Jacob Trouba’s Future With the Winnipeg Jets

With an agreement yet to be made between Jacob Trouba and the Winnipeg Jets, the fan base has grown worrisome. He is the only RFA they have yet to sign, leading some to believe that Jacob Trouba’s future with the Winnipeg Jets is in jeopardy. Does he want to play here? With his point totals on the decline, is he even worth the money? The answer to both questions is highly likely to be “yes.”

Jacob Trouba’s Future with the Winnipeg Jets

Not getting a deal done yet doesn’t necessarily mean Trouba wants out of Winnipeg. TSN’s Darren Dreger reports that both parties want to make it happen. They’re just struggling to do so. Trouba certainly isn’t alone in failing to reach a deal thus far. Many big name RFAs remain unsigned, including Johnny Gaudreau, Nikita Kucherov, and Tyson Barrie.

The bar is set for defenders of Trouba’s caliber:

Given the contract details of comparable defensemen, why hasn’t Trouba signed?

Looking in from the outside, it appears to be because of the situations the Jets are putting him in. Since joining the league in 2013, Trouba has frequently been held back by defense partner Mark Stuart. Assigning Stuart the task of mentoring the rising star was a mistake. Though no one can deny Stuart’s leadership skills, it’s the only quality he possesses. His game consists of abysmal offense (89 points in 631 games played) and a bad habit of spending too much time in his own end. Despite the poor play of his partner, Trouba manages to keep the pairing’s Corsi rating above 50 percent.

When not being dragged down by the aging Stuart, Trouba plays on his off side with Dustin Byfuglien. Finding success with an elite partner like Byfuglien is a lot easier, but at the expense of Trouba’s favorable side. Lying here is the biggest problem for the Jets. One of their top right-handed defensemen—Trouba, Byfuglien, or Tyler Myers—needs to play on the left side. Dividing up the minutes with all three on separate pairings is too tough. There is no guarantee that a Byfuglien or Myers switch to the left will work, leaving the Jets unsure if Trouba fits on the right side of their depth chart or not.

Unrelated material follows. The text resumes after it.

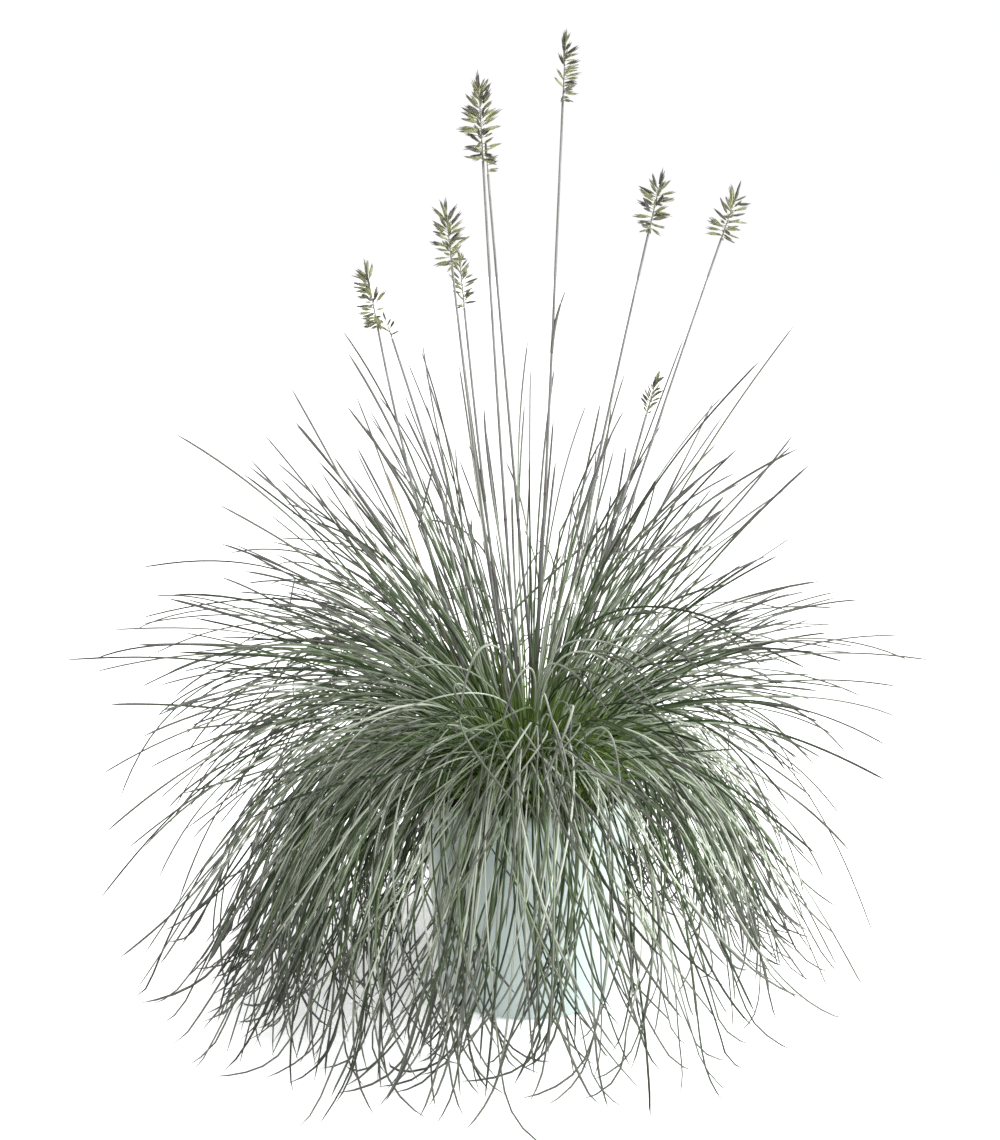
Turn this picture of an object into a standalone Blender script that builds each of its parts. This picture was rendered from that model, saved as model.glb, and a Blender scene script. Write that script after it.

His optimum is forever hidden. Perhaps Trouba’s camp feels that there’s more money to be earned by playing him away from Stuart, and away from the left side. He’s certainly entitled to feel this way if that’s the case. We often look at athletes as spoiled, selfish, and entitled – perhaps out of jealousy. They do what they love for a living and make a lot more money than us. This shouldn’t, however, strip them of the right to earn what they’re worth.

And what Jacob Trouba is worth is every penny of a $5.5 million AAV contract.

Trouba’s debut in the NHL showcased a super fun style of game. The points were there, and he was exciting to watch. Now, however, he’s maturing and developing a more rounded game. He is more reliable on the back end, though not a dud offensively. A real two-way player.

If taking a statistical analysis on Trouba, it’s important to dig deeper than goals and assists. As Jets Nation’s Garret Hohl demonstrated, Trouba’s point totals may have dipped, but he has suppressed opponent’s offensive production more efficiently in the process.

Trouba ranks 22nd in defenseman Goals Above Average from 2008-16. He is already a borderline first pairing defenseman. Reaching his ceiling at age 22 is extremely unlikely, making a long-term deal with him a safe gamble.

The Jets and Trouba settling their differences should be achievable. He is a centerpiece of the Jets’ draft and development model. Losing him isn’t affordable. Expect them finalizing a reasonable deal before the season starts.